▶ Brief: Beginning with the first line below, please repeat the material exactly, ending with the line that includes "return high".

▶ Recorded information:
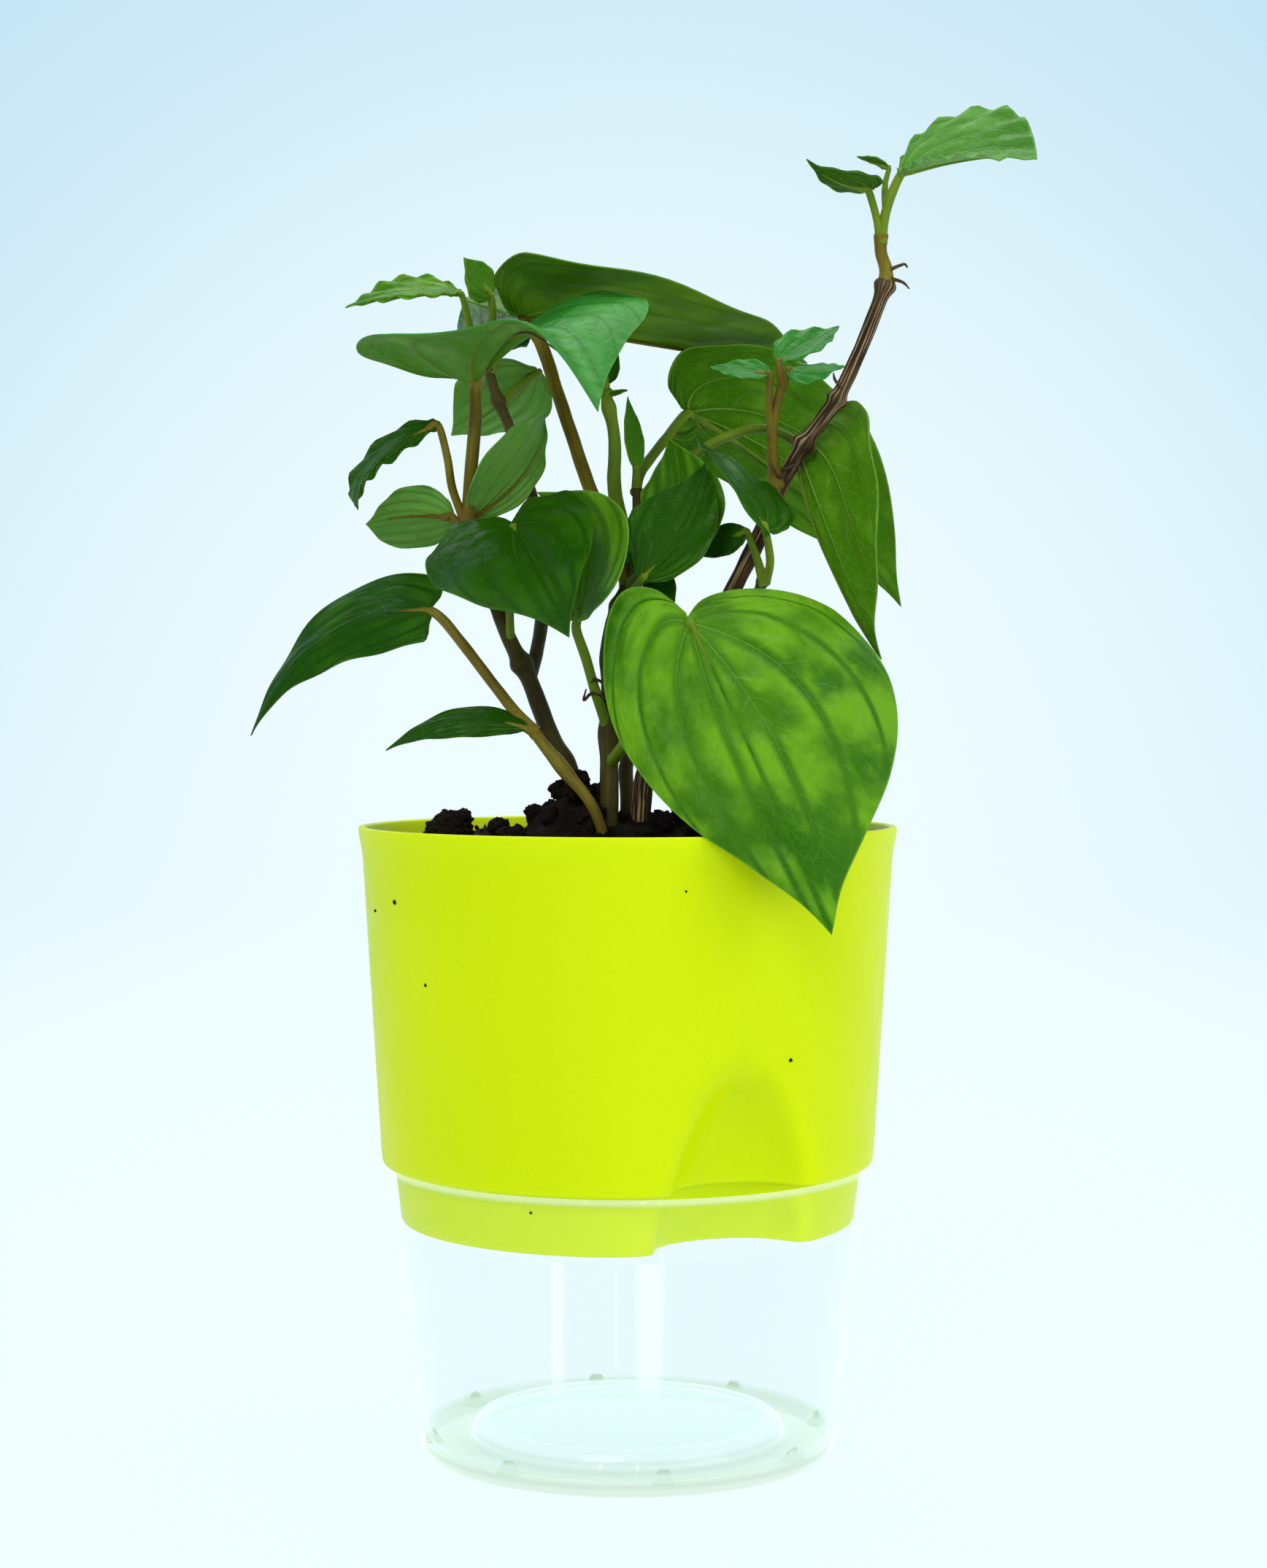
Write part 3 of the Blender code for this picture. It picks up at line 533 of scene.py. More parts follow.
# %% Soil bed
SOIL_LEVEL, SOIL_R = 134.8, 57.4
BED_RINGS, RING_GAP = 73, 0.78
MOUNDS = (                   # x, y, height and spread of each mound
    (-11, -11, 9, 8.5), (-19, -8, 4, 7), (-3, -10, 6, 22),
    (12, -10, 4, 12), (2, 12, 4, 15), (-27, -30, 2.2, 8),
    (-28, 4, 3.2, 7), (30, 22, 3, 12), (-30, 30, 2.5, 11),
    (28, -30, 1.6, 10), (-22, -20, 2.6, 6),
)


def soil_height(x, y):
    high = SOIL_LEVEL
    for centre_x, centre_y, top, spread in MOUNDS:
        away = ((x - centre_x) ** 2 + (y - centre_y) ** 2) / spread ** 2
        high += top * math.exp(-2 * away)
    high += 1.1 * noise.noise(Vector((x * 0.12, y * 0.12, 3)))
    high += 1.0 * noise.noise(Vector((x * 0.35, y * 0.35, 7)))
    high += 0.6 * noise.noise(Vector((x * 0.9, y * 0.9, 11)))
    return high


rings = [(SOIL_R - step * RING_GAP, SOIL_LEVEL) for step in range(BED_RINGS)]
bed = turned("soil", [(10, 96), (40, 96), (54.8, 96), (56.1, 115), (57.2, 132)] + rings, 200)
for corner in bed.data.vertices:
    x, y, z = corner.co / MM
    if z > SOIL_LEVEL - 0.01:
        edge = min(1.0, (SOIL_R - math.hypot(x, y)) / 3.0)    # flatter beside the wall
        above = (soil_height(x, y) - SOIL_LEVEL) * (0.3 + 0.7 * edge)
        corner.co.z = (SOIL_LEVEL + above) * MM
smooth(bed, 80)
present(bed, earth, "soil")

# %% Clods and crumbs
CLOD_X, CLOD_Y, CLOD_R, CLOD_BITS = -38.5, -20.0, 4.4, 7
CRUMBS, CRUMB_REACH = 420, 55.0
SQUASH = 0.8                 # how flat a lump lies
chance = random.Random(7)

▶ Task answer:
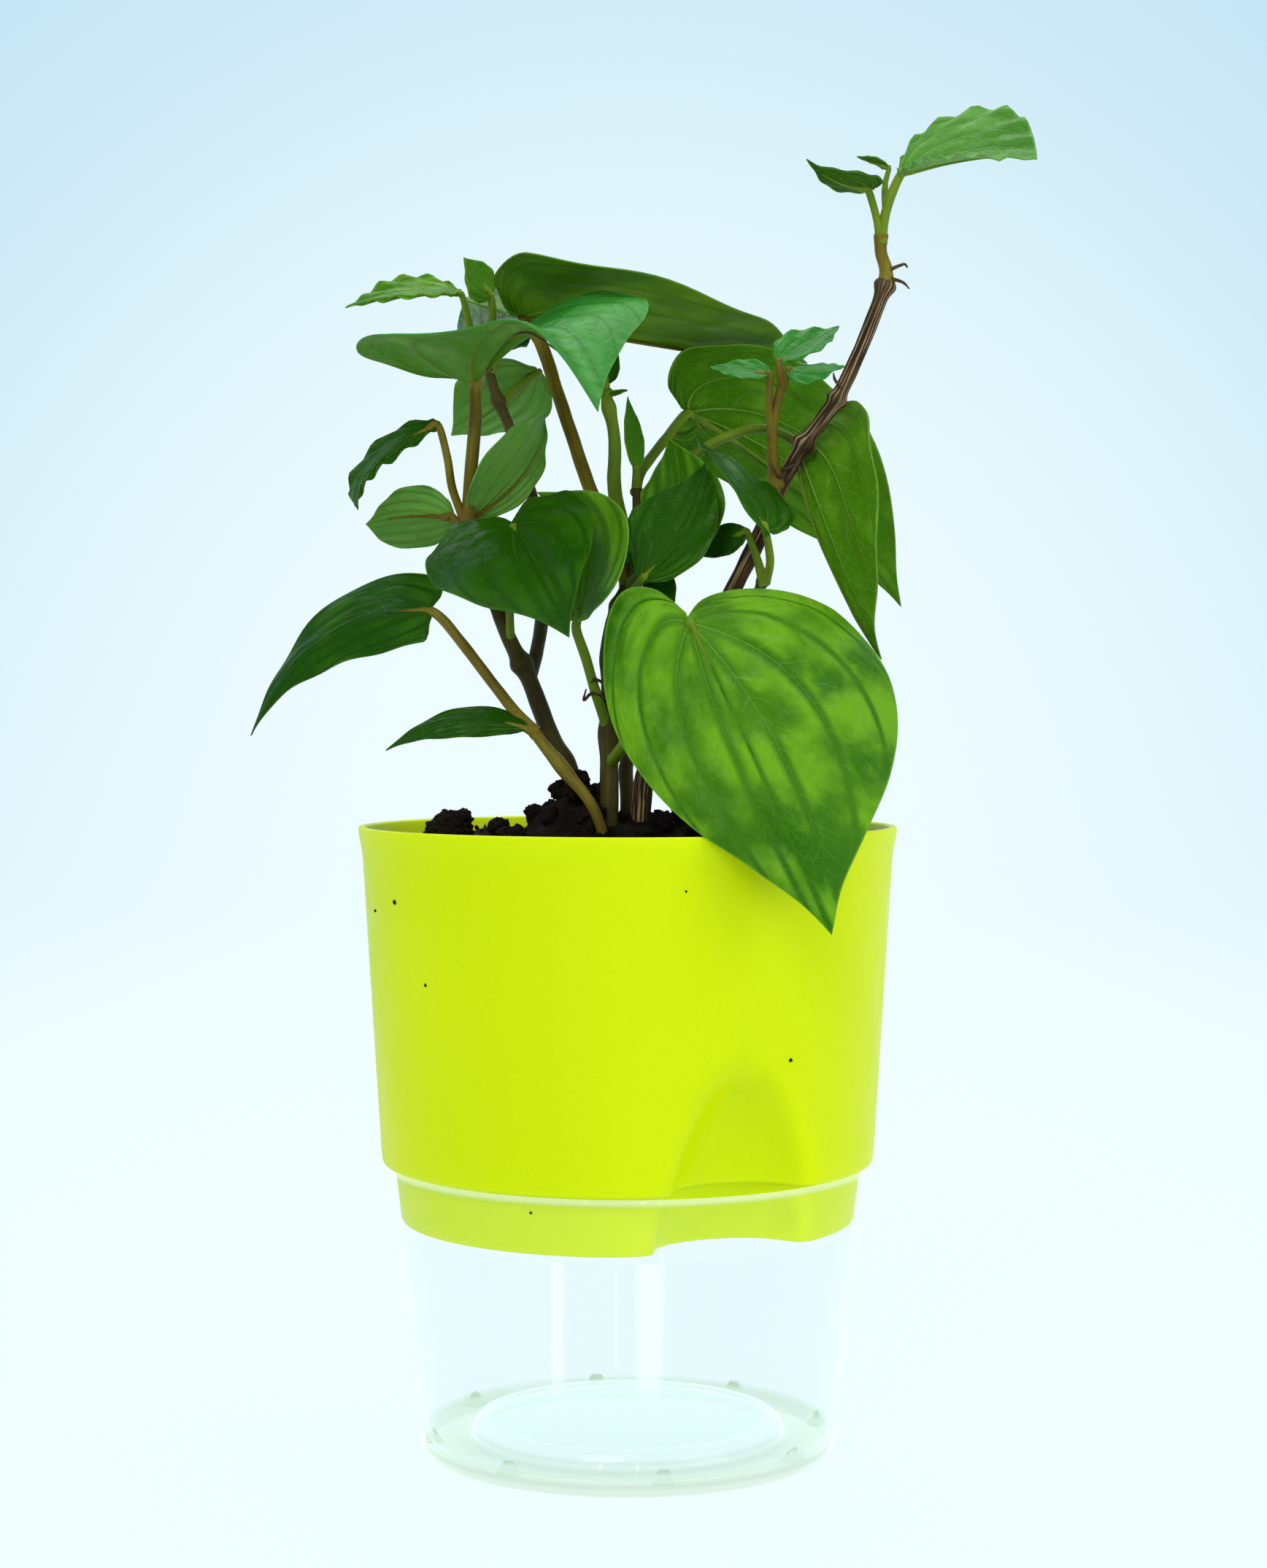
Write part 3 of the Blender code for this picture. It picks up at line 533 of scene.py. More parts follow.
# %% Soil bed
SOIL_LEVEL, SOIL_R = 134.8, 57.4
BED_RINGS, RING_GAP = 73, 0.78
MOUNDS = (                   # x, y, height and spread of each mound
    (-11, -11, 9, 8.5), (-19, -8, 4, 7), (-3, -10, 6, 22),
    (12, -10, 4, 12), (2, 12, 4, 15), (-27, -30, 2.2, 8),
    (-28, 4, 3.2, 7), (30, 22, 3, 12), (-30, 30, 2.5, 11),
    (28, -30, 1.6, 10), (-22, -20, 2.6, 6),
)


def soil_height(x, y):
    high = SOIL_LEVEL
    for centre_x, centre_y, top, spread in MOUNDS:
        away = ((x - centre_x) ** 2 + (y - centre_y) ** 2) / spread ** 2
        high += top * math.exp(-2 * away)
    high += 1.1 * noise.noise(Vector((x * 0.12, y * 0.12, 3)))
    high += 1.0 * noise.noise(Vector((x * 0.35, y * 0.35, 7)))
    high += 0.6 * noise.noise(Vector((x * 0.9, y * 0.9, 11)))
    return high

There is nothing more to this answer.